I started doing some research this week on retirement savings. I've been saving at least 6% of my gross salary since I started working about 12 years ago (minus one year in grad school). So I assumed I'd be fine.
What should I be saving?
When I started playing around with the calculators, it seems I am underfunded by about half. My Pudding Score is 52. The more I researched the more I came to believe, however, that there is no real way to tell how much one needs to save to retire. All of the calculators make you make rediculous guesses about expected investment returns and other factors that if you knew you'd be a millionaire from being able to read the future.
I did find a few more simple, logical guidelines. Dave Ramsey says save 15% for retirement. Apparently T.Rowe price says the same thing.
I feel kind of cheated to be learning this now. I had always heard that I should be contributing 6% of my salary to retirement. I think I would have contributed more if I'd had known I'd be "behind" at this point.

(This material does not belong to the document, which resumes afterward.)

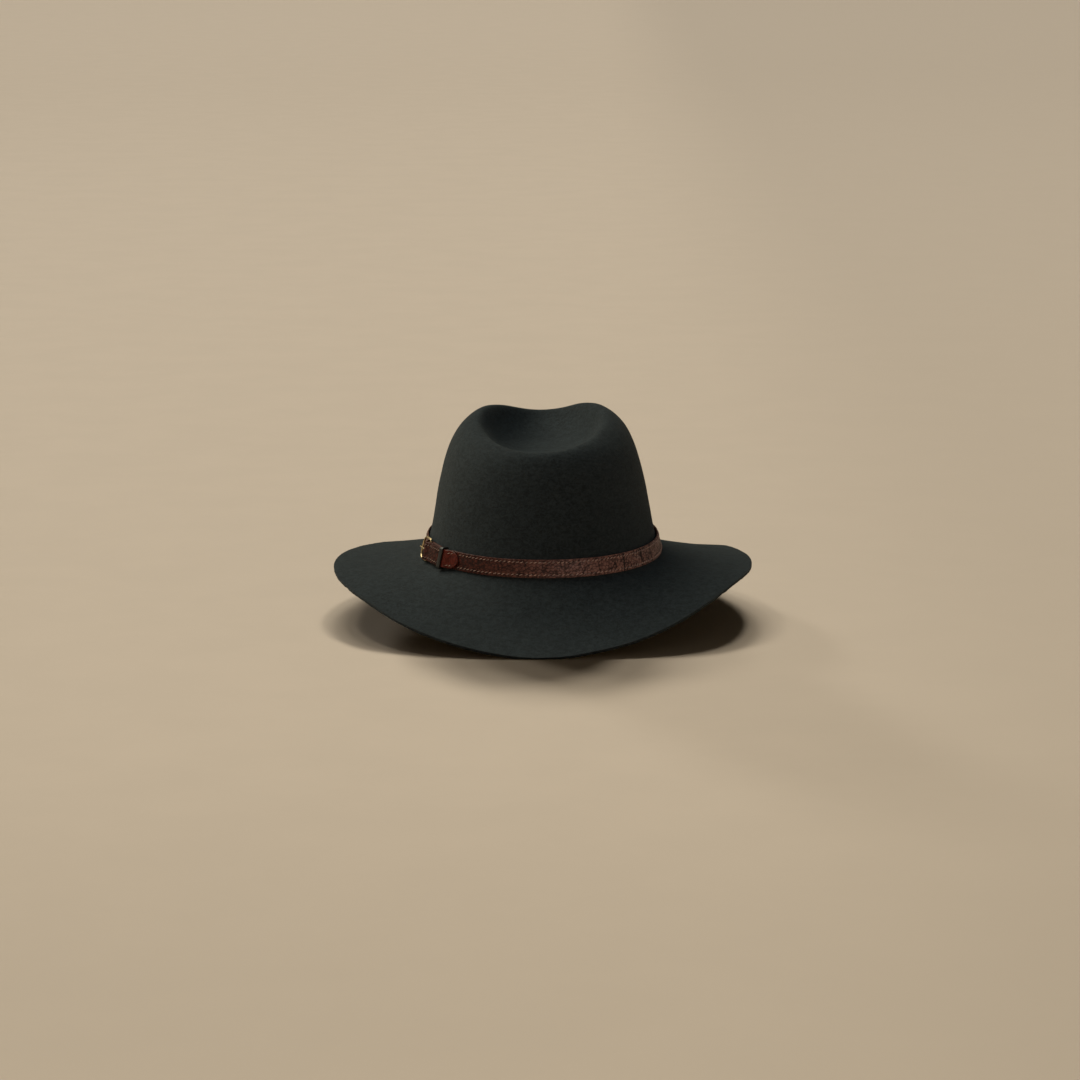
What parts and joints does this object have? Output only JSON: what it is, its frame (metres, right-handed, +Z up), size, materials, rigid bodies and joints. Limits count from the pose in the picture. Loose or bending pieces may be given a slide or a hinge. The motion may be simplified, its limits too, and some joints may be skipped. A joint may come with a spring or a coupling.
{
  "type": "bush hat",
  "caption": "Felt bush hat with a creased crown, a turned down brim raised at the sides and a buckled leather band.",
  "frame": {"origin": "on the surface that the hat rests on, under the middle of the brim", "axes": "+Y towards the front of the hat, the way its wearer looks; +X towards the wearer's right; +Z up"},
  "size_m": [0.296, 0.321, 0.1422],
  "materials": {
    "felt": "brushed fur felt, very dark bottle green",
    "brown_leather": "glossy reptile embossed leather, dark red brown",
    "black_leather": "glossy smooth leather, black",
    "gold_tone_metal": "polished gold tone plating"
  },
  "bodies": {
    "root": {"felt_body": "felt", "band_strap": "brown_leather", "buckle_frame": "gold_tone_metal", "buckle_prong": "gold_tone_metal", "keeper_loop": "black_leather"}
  },
  "joints": []
}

I had been planning to max out my 401K contribution this year which takes me to a little more than 10% of my gross saved. There's not really any other tax-advantaged way for me to save, as I don't qualify for a Roth IRA and if I were to contribute to an IRA, it is not tax-deductible. It seemed at first this was still a good deal, but I like how this CNN article describes the advantage. Basically it will only help me if I convert it next year to a Roth IRA. I think I will end up doing that. So even though my stragtegy was to have as much cash as possible for an apartment down payment, I think I'm going to throw an extra $5K into my IRA to take me to both the contribution limit and 15% of my salary saved. Even one of my fave bloggers thinks 15% is high, but since I am apparently sooo behind in my savings, I think I'll do it this year. I've hit my social security taxable income limit, so I should get about an extra $2K to contribute from that.